A monumental life, spiritual and intellectual more than purely biographical, of the great Swedish diplomat and author.
Dag Hammarskjöld (1905–1961), writes Lipsey (Angelic Mistakes: The Art of Thomas Merton, 2006, etc.), was “formidable in his time, somewhat forgotten now.” The second secretary general of the United Nations, he was also an author of note whose book Markings sold widely across the world—and, the author is careful to record, some 185,000 copies in its first six months in the United States. Lipsey makes a convincing case for why Hammarskjöld should not be “somewhat forgotten”: His spiritual yearnings and conviction that the U.N. could serve as a vehicle for true Christian compassion may seem a touch arcane now, but his activist stance and equal conviction that all humans are indeed created equal lend the office and institution a certain nobility. Lipsey argues that, more than mere inspiration, Hammarskjöld, once a diplomat with an economic portfolio, brought useful specific ideas to the business of international human rights, among them the importance of sanctuary and his capacity for “lightning-like” assessment of unfolding crises.
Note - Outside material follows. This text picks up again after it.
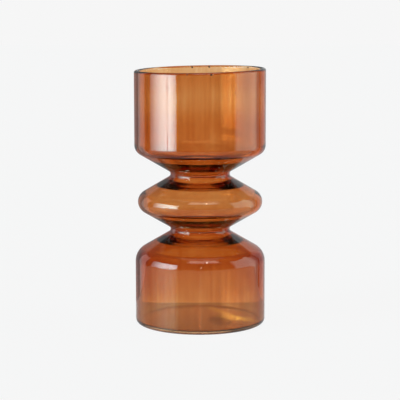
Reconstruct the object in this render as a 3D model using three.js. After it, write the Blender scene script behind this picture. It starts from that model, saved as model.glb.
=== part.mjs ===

He died a half-century ago in one such crisis, in the Congo, where an ugly civil war was raging; Lipsey devotes a considerable number of pages to this conflict as a kind of exemplar of all the things the U.N. is meant to ameliorate. Another episode he covers thoroughly is of current interest again more than 50 years later, namely the flight of the Dalai Lama and the Chinese invasion of Tibet, which the U.N. could not satisfactorily resolve.
A good and indispensable man, Hammarsjköld “understood and respected the need for heroes.” In this lucid, well-written biography, he certainly emerges as one.